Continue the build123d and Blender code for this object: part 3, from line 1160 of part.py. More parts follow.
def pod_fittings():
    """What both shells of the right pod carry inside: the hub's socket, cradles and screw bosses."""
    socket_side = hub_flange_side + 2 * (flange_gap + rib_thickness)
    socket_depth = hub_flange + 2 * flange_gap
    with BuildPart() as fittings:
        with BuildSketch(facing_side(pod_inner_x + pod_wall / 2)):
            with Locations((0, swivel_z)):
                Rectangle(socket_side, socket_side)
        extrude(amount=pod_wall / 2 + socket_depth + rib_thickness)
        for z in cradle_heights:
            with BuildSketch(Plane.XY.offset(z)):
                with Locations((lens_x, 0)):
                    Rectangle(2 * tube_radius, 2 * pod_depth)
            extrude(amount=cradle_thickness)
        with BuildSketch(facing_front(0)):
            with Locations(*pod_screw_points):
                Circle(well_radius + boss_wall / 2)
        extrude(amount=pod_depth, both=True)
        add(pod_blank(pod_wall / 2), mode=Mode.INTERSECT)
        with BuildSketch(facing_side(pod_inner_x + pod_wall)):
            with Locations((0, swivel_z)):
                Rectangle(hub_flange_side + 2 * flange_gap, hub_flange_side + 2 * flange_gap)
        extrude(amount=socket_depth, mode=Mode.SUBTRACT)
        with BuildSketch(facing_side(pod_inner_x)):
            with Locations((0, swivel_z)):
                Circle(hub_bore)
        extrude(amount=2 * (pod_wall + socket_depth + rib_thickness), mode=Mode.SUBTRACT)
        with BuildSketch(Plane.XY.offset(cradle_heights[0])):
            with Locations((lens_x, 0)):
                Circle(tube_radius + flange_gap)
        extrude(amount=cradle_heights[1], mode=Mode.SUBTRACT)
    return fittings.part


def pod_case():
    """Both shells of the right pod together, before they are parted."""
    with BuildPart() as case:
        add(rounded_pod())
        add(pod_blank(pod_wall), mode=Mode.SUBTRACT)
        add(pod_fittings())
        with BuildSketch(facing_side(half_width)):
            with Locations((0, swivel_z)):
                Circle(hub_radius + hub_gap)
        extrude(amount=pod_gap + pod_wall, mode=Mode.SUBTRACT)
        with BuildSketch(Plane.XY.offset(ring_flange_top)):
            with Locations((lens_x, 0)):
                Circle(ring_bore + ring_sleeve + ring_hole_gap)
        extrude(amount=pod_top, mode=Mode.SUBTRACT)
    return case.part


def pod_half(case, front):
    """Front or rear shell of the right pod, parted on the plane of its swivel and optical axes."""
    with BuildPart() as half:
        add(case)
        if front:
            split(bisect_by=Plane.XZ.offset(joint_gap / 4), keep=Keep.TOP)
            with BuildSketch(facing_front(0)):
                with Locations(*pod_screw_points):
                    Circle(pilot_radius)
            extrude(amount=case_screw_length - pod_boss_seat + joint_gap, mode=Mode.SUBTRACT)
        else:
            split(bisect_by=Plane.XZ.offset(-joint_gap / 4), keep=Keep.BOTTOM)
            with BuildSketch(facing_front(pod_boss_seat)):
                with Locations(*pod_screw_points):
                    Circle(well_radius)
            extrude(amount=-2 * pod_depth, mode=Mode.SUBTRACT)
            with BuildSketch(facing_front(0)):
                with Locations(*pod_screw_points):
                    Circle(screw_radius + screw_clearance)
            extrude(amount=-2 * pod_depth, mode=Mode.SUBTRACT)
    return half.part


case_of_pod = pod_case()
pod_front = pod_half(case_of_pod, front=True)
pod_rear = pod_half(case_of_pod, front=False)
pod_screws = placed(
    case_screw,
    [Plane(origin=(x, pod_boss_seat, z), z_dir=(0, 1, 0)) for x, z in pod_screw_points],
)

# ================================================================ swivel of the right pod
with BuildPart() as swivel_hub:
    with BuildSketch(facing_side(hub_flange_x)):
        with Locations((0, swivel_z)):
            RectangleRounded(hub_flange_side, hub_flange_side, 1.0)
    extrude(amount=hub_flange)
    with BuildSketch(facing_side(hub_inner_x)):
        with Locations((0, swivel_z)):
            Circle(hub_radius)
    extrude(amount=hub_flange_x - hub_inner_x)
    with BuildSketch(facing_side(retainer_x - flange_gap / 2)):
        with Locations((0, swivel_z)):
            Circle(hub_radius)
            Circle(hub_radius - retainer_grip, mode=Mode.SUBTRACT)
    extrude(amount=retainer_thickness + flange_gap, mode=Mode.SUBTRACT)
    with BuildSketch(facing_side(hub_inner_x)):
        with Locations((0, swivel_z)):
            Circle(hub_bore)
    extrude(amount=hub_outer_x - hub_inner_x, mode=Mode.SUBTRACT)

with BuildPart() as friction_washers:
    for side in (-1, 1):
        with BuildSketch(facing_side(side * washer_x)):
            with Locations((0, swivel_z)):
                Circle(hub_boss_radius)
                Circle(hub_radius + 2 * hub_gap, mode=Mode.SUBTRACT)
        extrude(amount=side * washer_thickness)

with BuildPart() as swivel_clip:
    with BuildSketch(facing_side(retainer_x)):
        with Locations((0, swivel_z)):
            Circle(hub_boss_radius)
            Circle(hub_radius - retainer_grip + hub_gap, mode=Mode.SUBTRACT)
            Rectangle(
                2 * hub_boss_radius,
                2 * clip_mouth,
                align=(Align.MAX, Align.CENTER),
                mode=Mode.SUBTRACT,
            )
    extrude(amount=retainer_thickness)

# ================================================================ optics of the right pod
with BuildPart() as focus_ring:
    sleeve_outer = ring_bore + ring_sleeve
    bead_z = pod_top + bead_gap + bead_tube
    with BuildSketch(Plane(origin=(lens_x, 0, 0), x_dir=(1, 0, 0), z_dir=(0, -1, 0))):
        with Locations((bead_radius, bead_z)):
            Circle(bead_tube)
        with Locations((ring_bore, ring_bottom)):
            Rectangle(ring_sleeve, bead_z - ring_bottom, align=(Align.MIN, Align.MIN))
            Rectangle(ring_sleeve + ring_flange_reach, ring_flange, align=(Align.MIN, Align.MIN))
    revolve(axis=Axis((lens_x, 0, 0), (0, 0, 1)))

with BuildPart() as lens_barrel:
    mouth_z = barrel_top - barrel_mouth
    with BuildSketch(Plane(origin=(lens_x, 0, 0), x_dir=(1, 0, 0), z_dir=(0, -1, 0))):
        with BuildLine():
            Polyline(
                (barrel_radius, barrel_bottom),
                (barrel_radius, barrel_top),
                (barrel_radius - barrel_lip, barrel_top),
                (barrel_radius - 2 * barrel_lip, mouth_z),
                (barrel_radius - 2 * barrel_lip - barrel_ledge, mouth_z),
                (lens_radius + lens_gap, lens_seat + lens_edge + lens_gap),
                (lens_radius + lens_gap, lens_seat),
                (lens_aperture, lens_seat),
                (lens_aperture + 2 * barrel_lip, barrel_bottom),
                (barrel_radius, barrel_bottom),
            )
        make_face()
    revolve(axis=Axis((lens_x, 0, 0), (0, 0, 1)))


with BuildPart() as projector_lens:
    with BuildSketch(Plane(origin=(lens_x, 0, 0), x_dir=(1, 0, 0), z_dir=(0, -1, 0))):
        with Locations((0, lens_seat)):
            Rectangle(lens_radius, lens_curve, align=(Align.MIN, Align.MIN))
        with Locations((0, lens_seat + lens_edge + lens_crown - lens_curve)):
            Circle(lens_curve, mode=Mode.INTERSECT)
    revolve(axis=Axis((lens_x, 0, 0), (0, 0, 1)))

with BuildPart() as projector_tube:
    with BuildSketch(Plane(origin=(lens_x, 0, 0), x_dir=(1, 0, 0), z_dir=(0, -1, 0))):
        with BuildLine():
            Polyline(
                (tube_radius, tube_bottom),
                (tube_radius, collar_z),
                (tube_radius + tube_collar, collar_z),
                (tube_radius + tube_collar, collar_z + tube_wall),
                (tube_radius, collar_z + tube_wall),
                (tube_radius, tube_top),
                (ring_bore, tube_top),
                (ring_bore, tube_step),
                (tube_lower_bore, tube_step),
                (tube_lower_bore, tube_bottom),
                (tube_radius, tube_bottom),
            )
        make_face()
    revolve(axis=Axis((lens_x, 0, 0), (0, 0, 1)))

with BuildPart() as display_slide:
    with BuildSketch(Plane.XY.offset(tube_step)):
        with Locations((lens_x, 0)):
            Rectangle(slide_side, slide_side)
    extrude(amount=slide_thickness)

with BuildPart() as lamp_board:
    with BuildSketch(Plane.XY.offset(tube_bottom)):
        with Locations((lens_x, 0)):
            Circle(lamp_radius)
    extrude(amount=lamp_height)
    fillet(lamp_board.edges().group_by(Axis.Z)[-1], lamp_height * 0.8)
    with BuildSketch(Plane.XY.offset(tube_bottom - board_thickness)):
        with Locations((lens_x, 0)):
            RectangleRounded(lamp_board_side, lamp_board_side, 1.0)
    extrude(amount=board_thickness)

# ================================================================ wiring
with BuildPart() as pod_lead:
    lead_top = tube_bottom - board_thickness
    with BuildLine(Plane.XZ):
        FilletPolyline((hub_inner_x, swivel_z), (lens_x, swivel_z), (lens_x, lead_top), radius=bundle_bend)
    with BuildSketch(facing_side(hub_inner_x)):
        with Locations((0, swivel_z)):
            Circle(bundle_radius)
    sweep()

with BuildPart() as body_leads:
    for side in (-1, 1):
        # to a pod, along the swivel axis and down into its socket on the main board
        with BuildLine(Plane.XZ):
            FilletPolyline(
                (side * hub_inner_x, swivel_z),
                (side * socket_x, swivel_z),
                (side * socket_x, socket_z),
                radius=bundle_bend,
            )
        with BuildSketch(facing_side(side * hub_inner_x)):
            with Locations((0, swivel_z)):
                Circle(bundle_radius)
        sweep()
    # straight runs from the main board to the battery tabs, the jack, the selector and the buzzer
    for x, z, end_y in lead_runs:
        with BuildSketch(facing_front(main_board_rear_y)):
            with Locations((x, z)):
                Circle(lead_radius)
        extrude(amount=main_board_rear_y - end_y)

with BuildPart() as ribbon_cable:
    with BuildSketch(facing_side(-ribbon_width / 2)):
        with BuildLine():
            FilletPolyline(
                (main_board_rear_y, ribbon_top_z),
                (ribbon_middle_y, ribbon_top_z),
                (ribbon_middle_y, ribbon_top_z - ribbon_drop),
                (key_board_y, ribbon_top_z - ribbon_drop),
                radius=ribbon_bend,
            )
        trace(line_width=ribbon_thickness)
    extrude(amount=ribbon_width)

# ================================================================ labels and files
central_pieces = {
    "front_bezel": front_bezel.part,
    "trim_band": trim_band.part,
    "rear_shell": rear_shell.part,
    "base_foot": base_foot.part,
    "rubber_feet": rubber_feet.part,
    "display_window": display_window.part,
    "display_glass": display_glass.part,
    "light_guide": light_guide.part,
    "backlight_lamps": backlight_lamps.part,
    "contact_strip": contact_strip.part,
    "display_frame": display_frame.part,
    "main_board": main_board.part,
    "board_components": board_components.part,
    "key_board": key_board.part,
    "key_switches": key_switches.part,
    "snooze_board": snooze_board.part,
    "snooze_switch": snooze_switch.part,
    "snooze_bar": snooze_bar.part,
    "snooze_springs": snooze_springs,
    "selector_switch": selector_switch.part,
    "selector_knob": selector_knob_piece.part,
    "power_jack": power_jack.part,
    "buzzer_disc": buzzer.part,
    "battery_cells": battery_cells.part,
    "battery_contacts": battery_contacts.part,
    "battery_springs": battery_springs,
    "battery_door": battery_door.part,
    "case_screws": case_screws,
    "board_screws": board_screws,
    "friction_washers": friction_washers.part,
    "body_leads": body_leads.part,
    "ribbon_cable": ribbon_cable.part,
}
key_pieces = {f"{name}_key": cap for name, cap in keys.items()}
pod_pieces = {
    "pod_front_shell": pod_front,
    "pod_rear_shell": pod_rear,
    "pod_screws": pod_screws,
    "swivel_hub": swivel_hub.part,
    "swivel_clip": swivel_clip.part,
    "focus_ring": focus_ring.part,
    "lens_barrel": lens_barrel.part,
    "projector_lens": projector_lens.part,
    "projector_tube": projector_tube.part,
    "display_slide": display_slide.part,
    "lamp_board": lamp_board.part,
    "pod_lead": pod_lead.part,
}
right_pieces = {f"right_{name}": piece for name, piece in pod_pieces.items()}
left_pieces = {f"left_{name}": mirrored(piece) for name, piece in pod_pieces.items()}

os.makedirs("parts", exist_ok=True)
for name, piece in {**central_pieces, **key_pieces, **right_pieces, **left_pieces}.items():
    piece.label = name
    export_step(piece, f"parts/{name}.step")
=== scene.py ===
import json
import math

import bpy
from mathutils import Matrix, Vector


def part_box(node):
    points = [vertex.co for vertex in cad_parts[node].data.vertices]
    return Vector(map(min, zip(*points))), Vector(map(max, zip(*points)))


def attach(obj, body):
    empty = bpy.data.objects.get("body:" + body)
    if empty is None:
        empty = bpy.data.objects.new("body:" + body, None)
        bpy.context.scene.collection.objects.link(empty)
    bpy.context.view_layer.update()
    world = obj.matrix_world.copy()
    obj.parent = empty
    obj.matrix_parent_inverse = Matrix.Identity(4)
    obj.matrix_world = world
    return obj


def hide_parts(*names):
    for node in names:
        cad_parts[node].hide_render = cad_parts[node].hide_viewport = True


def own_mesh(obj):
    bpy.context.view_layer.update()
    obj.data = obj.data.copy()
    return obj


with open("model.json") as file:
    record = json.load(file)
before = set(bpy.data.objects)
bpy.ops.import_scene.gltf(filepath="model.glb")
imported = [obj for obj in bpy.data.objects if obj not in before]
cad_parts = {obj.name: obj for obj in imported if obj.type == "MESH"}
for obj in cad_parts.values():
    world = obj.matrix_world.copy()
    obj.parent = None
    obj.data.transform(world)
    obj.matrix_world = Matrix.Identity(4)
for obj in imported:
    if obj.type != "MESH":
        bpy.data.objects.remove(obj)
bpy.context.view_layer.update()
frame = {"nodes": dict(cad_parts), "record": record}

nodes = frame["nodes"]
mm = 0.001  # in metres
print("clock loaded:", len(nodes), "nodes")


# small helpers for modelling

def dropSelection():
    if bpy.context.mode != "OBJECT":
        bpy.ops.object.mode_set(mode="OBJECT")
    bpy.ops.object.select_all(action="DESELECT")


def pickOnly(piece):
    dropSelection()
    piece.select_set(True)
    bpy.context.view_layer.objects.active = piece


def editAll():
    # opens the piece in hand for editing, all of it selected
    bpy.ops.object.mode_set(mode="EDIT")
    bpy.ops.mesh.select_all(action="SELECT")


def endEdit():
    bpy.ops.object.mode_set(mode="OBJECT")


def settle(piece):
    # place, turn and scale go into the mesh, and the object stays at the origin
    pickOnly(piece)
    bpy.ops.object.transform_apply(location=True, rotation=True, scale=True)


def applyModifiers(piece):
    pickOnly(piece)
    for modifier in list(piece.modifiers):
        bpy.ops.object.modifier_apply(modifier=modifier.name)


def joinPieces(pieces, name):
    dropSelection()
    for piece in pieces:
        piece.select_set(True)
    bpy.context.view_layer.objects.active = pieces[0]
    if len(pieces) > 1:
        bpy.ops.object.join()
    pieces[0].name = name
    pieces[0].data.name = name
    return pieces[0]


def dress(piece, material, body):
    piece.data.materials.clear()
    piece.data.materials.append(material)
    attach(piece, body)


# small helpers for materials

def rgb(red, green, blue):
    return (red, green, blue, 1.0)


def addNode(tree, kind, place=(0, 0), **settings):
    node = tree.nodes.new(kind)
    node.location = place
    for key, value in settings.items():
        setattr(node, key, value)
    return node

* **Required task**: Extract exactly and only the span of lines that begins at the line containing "mirrored(piece) for name, piece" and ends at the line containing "obj.matrix_world = world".

* **Full solution**:
left_pieces = {f"left_{name}": mirrored(piece) for name, piece in pod_pieces.items()}

os.makedirs("parts", exist_ok=True)
for name, piece in {**central_pieces, **key_pieces, **right_pieces, **left_pieces}.items():
    piece.label = name
    export_step(piece, f"parts/{name}.step")
=== scene.py ===
import json
import math

import bpy
from mathutils import Matrix, Vector


def part_box(node):
    points = [vertex.co for vertex in cad_parts[node].data.vertices]
    return Vector(map(min, zip(*points))), Vector(map(max, zip(*points)))


def attach(obj, body):
    empty = bpy.data.objects.get("body:" + body)
    if empty is None:
        empty = bpy.data.objects.new("body:" + body, None)
        bpy.context.scene.collection.objects.link(empty)
    bpy.context.view_layer.update()
    world = obj.matrix_world.copy()
    obj.parent = empty
    obj.matrix_parent_inverse = Matrix.Identity(4)
    obj.matrix_world = world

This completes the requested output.